Each line that includes the string "code" counts once; give the total and nothing else.
+++ Records for the task +++
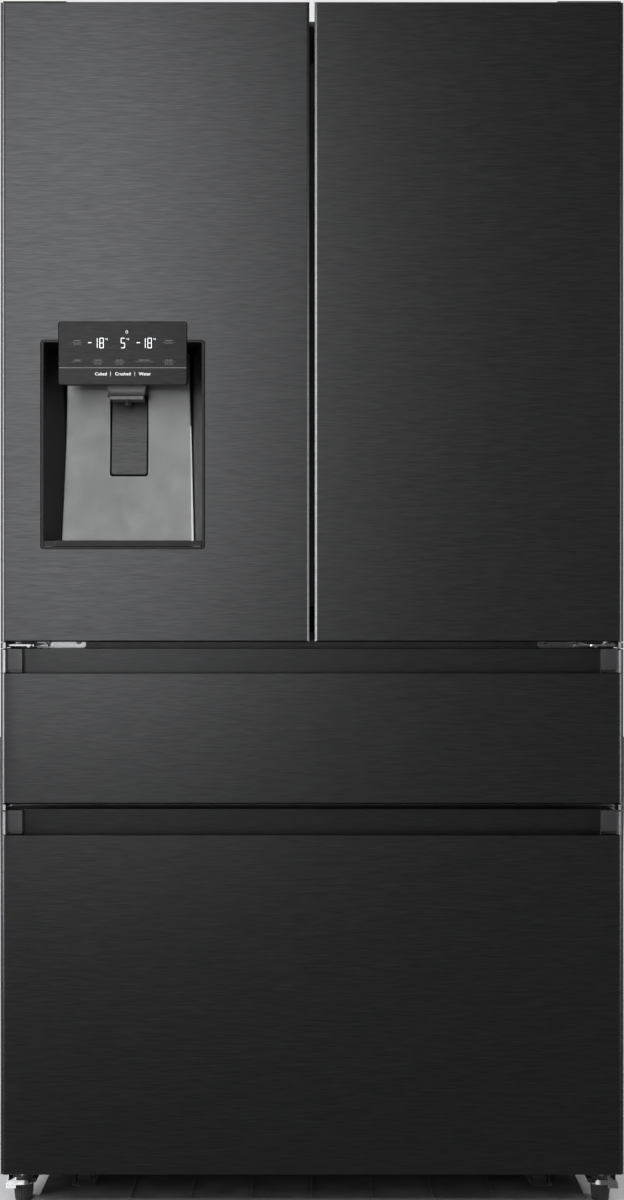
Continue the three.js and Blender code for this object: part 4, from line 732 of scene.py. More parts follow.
+++
+++ Records for the task +++
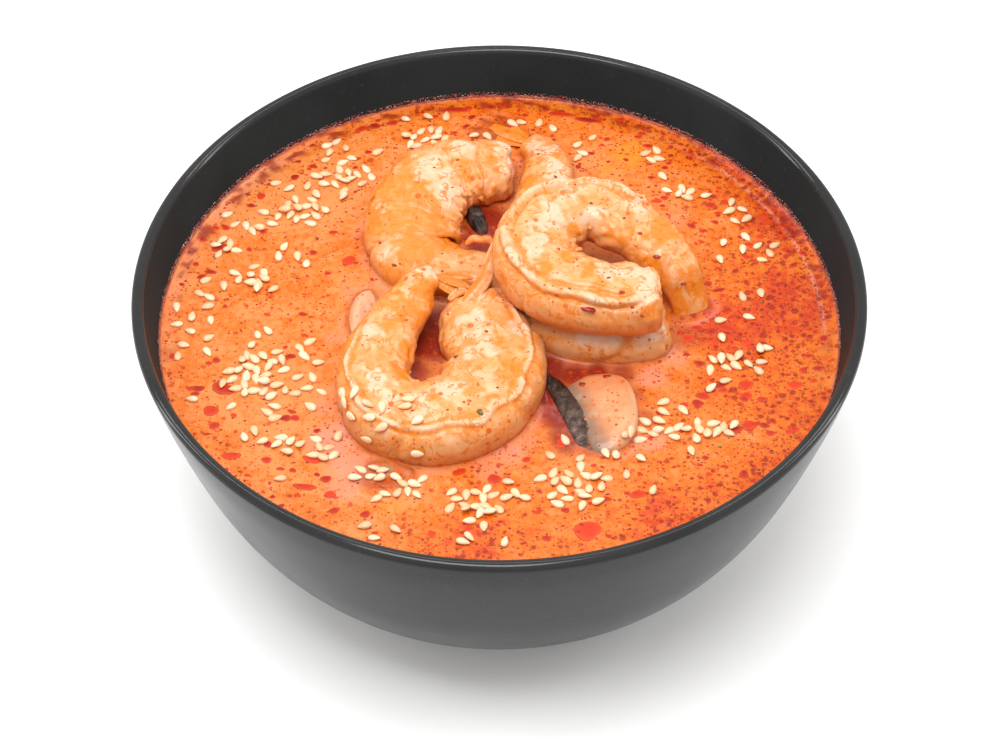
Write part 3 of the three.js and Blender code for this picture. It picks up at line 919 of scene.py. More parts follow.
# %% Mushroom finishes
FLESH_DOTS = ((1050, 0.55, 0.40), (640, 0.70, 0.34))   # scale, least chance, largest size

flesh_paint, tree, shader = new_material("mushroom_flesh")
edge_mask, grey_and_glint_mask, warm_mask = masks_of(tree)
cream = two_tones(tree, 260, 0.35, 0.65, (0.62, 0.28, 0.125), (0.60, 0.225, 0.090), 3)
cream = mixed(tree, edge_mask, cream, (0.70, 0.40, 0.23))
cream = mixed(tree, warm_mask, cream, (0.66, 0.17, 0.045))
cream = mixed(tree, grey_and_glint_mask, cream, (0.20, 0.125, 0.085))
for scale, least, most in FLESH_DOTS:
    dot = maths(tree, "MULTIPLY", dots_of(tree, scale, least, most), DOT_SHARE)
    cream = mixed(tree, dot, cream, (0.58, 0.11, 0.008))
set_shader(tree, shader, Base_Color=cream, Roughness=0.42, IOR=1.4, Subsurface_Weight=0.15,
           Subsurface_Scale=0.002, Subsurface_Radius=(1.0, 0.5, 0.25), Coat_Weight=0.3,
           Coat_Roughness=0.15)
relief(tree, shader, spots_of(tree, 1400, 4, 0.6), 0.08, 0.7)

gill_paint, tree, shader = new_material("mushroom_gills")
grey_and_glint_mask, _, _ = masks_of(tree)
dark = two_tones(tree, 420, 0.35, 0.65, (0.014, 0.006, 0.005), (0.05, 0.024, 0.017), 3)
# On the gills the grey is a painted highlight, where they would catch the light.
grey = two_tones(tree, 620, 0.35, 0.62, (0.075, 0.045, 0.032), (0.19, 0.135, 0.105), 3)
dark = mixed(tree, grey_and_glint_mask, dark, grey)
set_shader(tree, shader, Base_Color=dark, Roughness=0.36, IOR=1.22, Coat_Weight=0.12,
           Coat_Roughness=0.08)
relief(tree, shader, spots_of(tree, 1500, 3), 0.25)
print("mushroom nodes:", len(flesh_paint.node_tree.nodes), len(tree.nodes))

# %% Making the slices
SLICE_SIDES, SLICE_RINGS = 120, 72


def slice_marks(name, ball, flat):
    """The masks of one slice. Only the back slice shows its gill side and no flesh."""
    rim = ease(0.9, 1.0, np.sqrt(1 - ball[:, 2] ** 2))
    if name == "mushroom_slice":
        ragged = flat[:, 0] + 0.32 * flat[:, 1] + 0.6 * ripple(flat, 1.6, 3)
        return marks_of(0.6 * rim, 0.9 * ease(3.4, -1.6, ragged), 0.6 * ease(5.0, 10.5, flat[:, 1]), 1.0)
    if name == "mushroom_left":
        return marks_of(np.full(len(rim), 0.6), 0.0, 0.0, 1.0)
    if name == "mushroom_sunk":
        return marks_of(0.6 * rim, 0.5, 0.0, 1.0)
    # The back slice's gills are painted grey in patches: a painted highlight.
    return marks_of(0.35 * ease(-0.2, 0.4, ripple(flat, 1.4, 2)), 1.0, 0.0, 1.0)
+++
+++ Records for the task +++
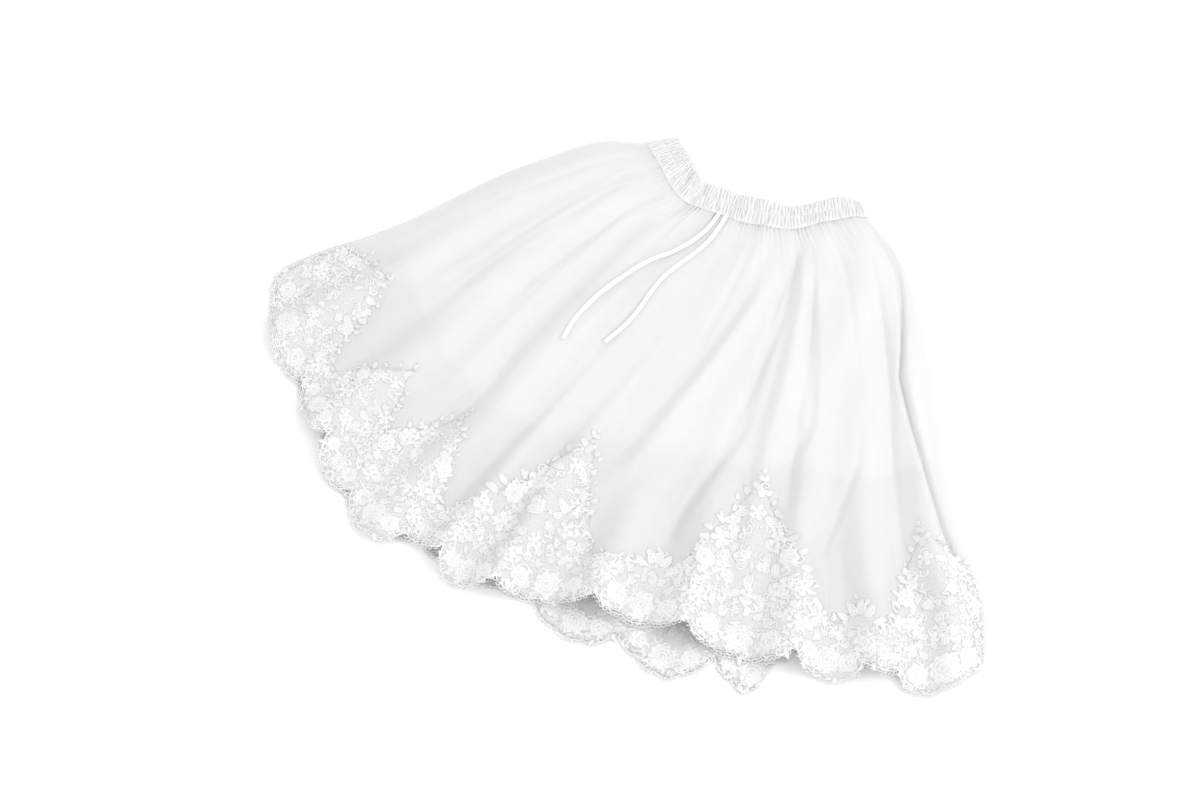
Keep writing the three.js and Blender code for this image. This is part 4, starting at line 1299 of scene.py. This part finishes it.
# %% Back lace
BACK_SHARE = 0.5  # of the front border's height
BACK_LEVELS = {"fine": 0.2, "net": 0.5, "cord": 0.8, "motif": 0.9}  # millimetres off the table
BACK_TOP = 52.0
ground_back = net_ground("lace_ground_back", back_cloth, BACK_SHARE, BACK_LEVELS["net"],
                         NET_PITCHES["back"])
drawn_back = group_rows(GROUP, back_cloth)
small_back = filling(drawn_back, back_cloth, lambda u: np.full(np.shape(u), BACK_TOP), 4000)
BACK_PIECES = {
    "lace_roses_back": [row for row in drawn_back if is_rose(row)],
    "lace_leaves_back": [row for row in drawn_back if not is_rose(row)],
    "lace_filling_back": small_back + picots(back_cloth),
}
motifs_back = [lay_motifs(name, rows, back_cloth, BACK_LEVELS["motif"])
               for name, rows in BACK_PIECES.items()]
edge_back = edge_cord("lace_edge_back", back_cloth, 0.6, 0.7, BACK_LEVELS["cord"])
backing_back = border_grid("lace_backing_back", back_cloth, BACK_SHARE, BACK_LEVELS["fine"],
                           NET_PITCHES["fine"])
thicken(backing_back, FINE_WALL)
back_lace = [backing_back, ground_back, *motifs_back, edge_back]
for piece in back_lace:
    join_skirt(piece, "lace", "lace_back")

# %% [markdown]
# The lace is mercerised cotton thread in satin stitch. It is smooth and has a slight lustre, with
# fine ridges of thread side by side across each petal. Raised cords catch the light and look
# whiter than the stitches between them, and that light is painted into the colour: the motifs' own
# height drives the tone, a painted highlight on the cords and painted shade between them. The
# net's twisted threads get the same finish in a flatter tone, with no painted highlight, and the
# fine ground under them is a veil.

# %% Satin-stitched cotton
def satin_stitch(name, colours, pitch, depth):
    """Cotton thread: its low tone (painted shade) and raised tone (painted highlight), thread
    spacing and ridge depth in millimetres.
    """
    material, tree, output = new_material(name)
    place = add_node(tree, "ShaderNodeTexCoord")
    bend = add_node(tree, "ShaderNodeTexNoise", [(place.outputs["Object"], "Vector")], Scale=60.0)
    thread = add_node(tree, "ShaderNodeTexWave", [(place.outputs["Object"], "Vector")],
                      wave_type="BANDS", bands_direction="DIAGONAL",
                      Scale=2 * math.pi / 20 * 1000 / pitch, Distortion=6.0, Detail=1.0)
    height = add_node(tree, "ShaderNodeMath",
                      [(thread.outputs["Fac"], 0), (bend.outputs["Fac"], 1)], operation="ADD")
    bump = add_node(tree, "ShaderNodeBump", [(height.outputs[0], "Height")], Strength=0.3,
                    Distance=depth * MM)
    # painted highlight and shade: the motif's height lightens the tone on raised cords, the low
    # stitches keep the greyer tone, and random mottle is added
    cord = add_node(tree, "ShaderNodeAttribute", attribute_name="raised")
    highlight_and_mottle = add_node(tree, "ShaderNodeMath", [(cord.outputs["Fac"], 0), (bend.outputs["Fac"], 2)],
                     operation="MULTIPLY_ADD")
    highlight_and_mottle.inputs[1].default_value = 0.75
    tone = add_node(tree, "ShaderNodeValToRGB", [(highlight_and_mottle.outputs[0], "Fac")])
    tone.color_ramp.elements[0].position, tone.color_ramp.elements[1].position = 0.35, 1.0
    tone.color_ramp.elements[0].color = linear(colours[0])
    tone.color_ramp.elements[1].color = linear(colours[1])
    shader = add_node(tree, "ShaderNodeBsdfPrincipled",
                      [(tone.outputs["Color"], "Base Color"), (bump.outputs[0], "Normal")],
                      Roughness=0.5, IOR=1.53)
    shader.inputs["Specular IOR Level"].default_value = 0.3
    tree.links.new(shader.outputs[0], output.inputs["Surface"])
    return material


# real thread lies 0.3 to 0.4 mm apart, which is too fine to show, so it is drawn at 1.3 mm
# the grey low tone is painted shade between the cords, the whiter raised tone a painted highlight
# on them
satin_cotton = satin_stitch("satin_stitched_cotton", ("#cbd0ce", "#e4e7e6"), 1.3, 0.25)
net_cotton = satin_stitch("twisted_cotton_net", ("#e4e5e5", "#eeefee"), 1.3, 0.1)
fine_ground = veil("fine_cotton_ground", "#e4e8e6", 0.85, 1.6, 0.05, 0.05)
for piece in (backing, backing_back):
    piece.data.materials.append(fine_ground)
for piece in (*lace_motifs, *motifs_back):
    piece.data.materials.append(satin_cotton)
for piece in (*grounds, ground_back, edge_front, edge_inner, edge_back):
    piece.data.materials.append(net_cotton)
+++
[Answer below]: 3